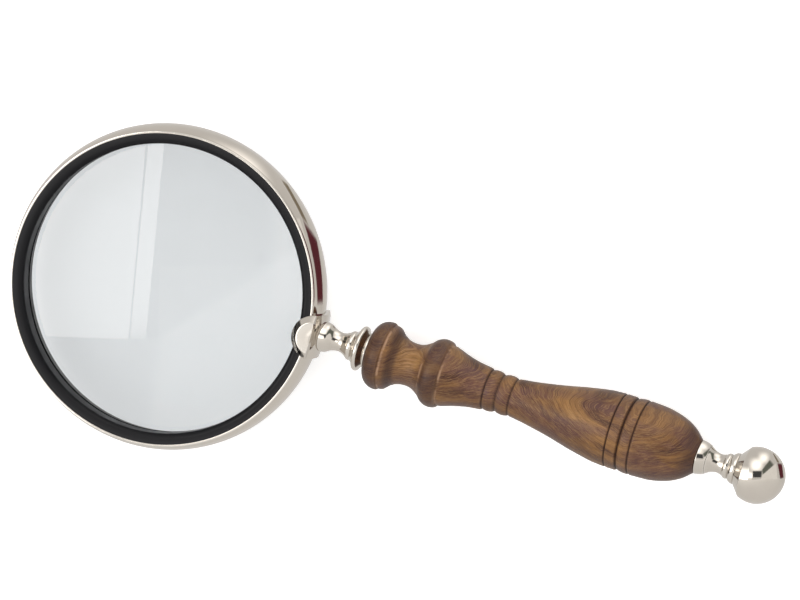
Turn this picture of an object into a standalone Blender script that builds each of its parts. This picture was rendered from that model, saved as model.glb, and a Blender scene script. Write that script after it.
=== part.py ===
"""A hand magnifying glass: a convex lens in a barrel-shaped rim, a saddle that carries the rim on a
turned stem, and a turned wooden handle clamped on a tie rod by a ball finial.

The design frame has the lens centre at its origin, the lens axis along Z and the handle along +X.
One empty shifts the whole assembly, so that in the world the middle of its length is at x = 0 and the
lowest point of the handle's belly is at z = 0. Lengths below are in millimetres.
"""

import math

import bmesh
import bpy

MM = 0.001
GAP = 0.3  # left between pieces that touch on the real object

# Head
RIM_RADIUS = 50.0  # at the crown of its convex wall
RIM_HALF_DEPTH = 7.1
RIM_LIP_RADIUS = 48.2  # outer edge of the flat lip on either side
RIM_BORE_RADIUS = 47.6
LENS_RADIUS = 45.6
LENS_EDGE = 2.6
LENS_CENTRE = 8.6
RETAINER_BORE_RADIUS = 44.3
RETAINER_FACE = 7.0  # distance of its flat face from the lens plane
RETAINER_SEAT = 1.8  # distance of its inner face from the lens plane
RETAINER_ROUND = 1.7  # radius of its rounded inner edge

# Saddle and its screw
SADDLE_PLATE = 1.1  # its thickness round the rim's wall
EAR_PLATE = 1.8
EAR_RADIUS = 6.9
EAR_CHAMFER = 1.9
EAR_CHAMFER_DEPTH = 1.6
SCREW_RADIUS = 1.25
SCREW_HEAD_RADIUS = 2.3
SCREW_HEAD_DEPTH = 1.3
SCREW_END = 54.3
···
Pick out the lines above containing the word "object", then copy them.

Turn this picture of an object into a standalone Blender script that builds each of its parts. This picture was rendered from that model, saved as model.glb, and a Blender scene script. Write that script after it.
GAP = 0.3  # left between pieces that touch on the real object